Алькоран так же принадлежит Магомету, как Евангелие – святому Матфею. Многие авторы из века в век его цитируют. Даже его недруги, Цельс и Порфирий, никогда в том не сомневались.
В Алькоране сказано, что святой Матфей был праведник. Следовательно, Магомет – ложный пророк либо потому, что называет дурных людей праведниками, либо потому, что не соглашается со словами праведников об И. X.
208 (435). Без этих знаний, полученных от Бога, люди либо возносились бы душой из-за смутной памяти об их былом величии, либо впадали в уничижение при виде их нынешней слабости. Ибо, не владея полнотой истины, они не могут достичь совершенной добродетели; одни полагают природу неиспорченной, другие неисправимой, и так впадают либо в гордыню, либо в уныние – два источника всех пороков; им остается либо малодушно этим порокам предаваться, либо побеждать их гордыней. Ведь если они признаю́т величие человека, то отрицают его испорченность, так что избегают лени, но губят себя надменностью; а если они признаю́т ущербность природы, то отрицают ее достоинство, так что избегают тщеславия, но при этом впадают в отчаяние.
Отсюда рождаются различные секты – стоиков и эпикурейцев, догматиков и академиков, и т. д.

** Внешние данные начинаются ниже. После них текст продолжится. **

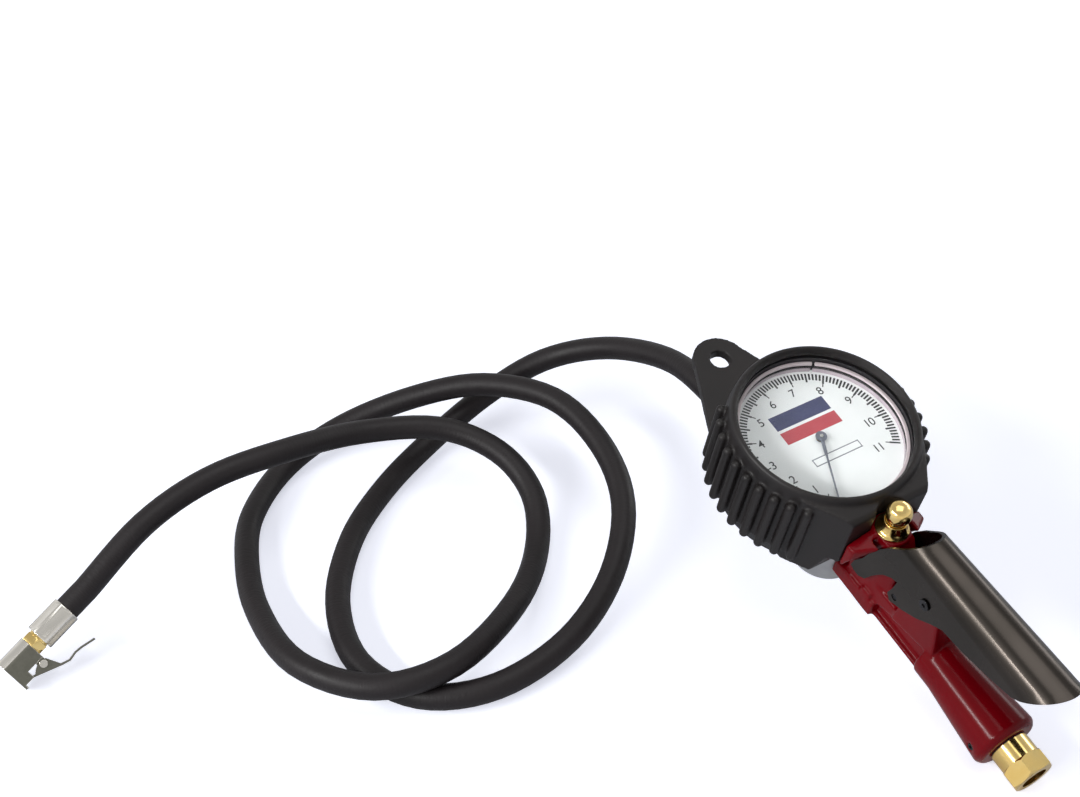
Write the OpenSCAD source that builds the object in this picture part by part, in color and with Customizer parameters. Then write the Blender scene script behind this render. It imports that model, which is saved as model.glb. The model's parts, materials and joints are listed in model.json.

Одна лишь христианская религия может исцелить оба эти порока, не изгоняя один другим с помощью мудрости земной, но изгоняя их оба с помощью простоты евангельской. Ибо она учит праведников, что может возносить людей до сопричастности Божескому естеству, что и в этом возвышенном состоянии они носят в себе источник всякой испорченности, который делает их на всю жизнь подвластными заблуждениям, невзгодам, смерти, греху; и она кричит последним нечестивцам, что они способны принять благодать Искупителя. И заставляя трепетать тех, кого она оправдывает, и утешая тех, кого осуждает, она такой точной мерой уравновешивает страх надеждой, возвещая о присущей всем двойной способности – и к благодати, и к греху, – что умаляет человека несравненно сильнее, чем то может сделать разум, но при этом не вгоняет в отчаяние, и возвеличивает его несравненно сильнее, чем природная гордыня, но не дает надуваться от спеси. Она ясно показывает этим, что она одна свободна от заблуждений и пороков, и потому ей одной до́лжно наставлять и исправлять людей.